What's a mamma to do? Tell him to exchange them immediately, that's what. Again, I was met with that slightly patronizing attitude, albeit with an apology regarding the misleading signage (I wonder how many suckers they lured in this week??). Halfway through this second transaction, he did he ask me whether I preferred the original duvet, which I truly did not, because he would "of course" honor the deceptive price list.
I left with a bad taste in my mouth, wondering how long it would take for them to change the signage, if ever. It also made me consider the fact that I only noticed because the price discrepancy was so high, and question how closely I should look at my receipts in the future.
Ironically, I was at University Village to pick up items I had inadvertently left yesterday, because I didn't check my bags. I had been shopping at Fireworks for gifts, and because I had them wrap most of the items, I didn't hesitate when they handed me two big bags on my way out the door. It was only this afternoon, as I was searching for one of the items, unwrapping every gift-wrapped box in the process, that I realized I was missing A LOT. I called the store and was informed that they had a large bag of wrapped boxes they had forgotten to give me. Since the wedding was TONIGHT, I had to rush over to get the bag (right at the end of a UW football game, which which is just another long story!).

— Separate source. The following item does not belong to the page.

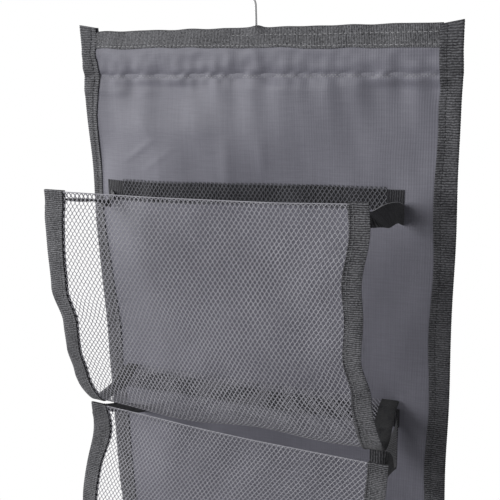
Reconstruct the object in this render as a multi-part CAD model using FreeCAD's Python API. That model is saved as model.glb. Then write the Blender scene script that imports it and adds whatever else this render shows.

As a final note, one of the small items I purchased at Fireworks was a mechanical pencil that looks like a yellow, #2 school pencil. It was supposed to be with the above-mentioned bag, but was missing, so I get to make a THIRD trip to U-village this week, where it is waiting for me. If you calculate the cost involved with THREE trips to U-village.....
Note to self: It's time to win the lottery.

Pottery Barn's got awesome cute stuff but gawd, they are expensive and the staff are big snobs. I once made the mistake of asking if the "floor model" of the doll stroller was any cheaper (It was $49.99 new!) and she looked at me, and said contemptuously, "No."